Please consider joining the friends, leaders, volunteers, alumni, and staff who have already made their legacy gift. And, if you already included us in your estate plans – we would appreciate the opportunity to thank you for your generosity and to help make sure your intentions are carried out properly.
To learn more about how you can support BGCB through a planned gift, we are pleased to offer additional resources through Boys & Girls Clubs of America. Here, you’ll find more detailed information and documents to assist you with your philanthropic planning.
- Life Income Gifts
- Retirement Assets
A charitable bequest is one of the easiest gifts to make. It is a gift made through your will, directing that part of your estate go to one or more of your favorite charities. Since a charitable bequest can take many forms, you have considerable flexibility. You can leave a specific asset, a specific sum of money, a percentage of your estate or what remains of your estate after you have provided for other beneficiaries. You can designate exactly how you want your bequest to be used or leave it unrestricted so that Boys & Girls Clubs of Boston has the flexibility to meet our priority needs. Most importantly, you can change any bequest provision during your life, which means you remain in complete control of the process.
Sample bequest language:
“I give and bequeath to Boys & Girls Clubs of Boston, Boston, MA, the sum of $____ [or ___%] to be used for its general purposes.”
Federal Tax ID:
Be sure to consult your tax and financial advisor when considering any planned gift and obtain the assistance of an attorney when making or revising your will.

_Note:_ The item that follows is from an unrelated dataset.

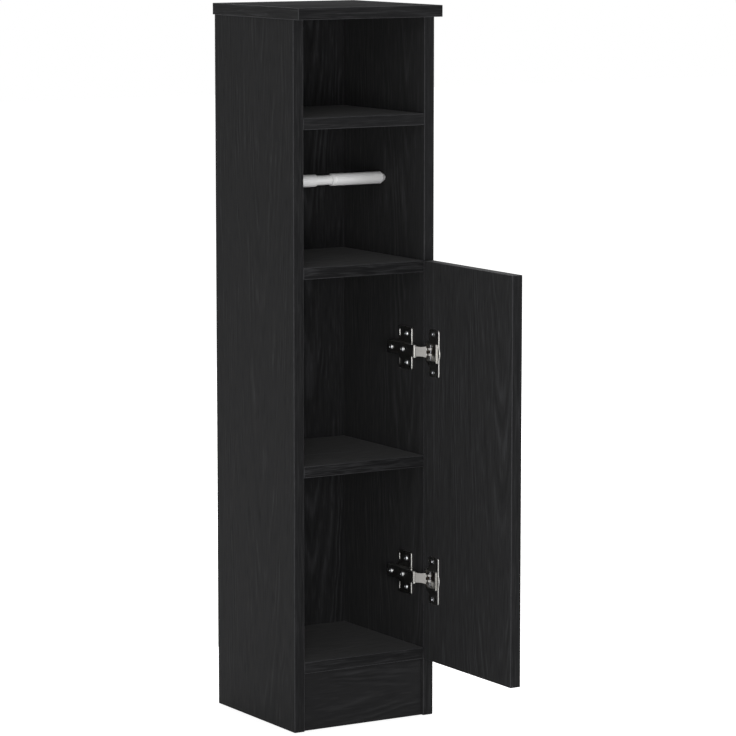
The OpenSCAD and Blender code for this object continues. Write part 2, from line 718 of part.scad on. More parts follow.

If you have questions or require additional information, Elizabeth Shearer, our Senior Director of Planned Giving and Donor Relations, would be pleased to work with you and your attorney.
Brothers remember BGCB in their estate plans
When we refer to Club Kids, we usually mean Boys & Girls Clubs of Boston members. But two of our Club Kids are Fred and Dick Church, sons of “Mr. Boy’s Club” Frederic C. Church, Sr. who served Boys & Girls Clubs of Boston as a board leader for half a century, including twenty years as President (1935-1955). Fred and Dick followed in their father’s footsteps, becoming involved with Boys & Girls Clubs of Boston as young men and remaining dedicated to our work today.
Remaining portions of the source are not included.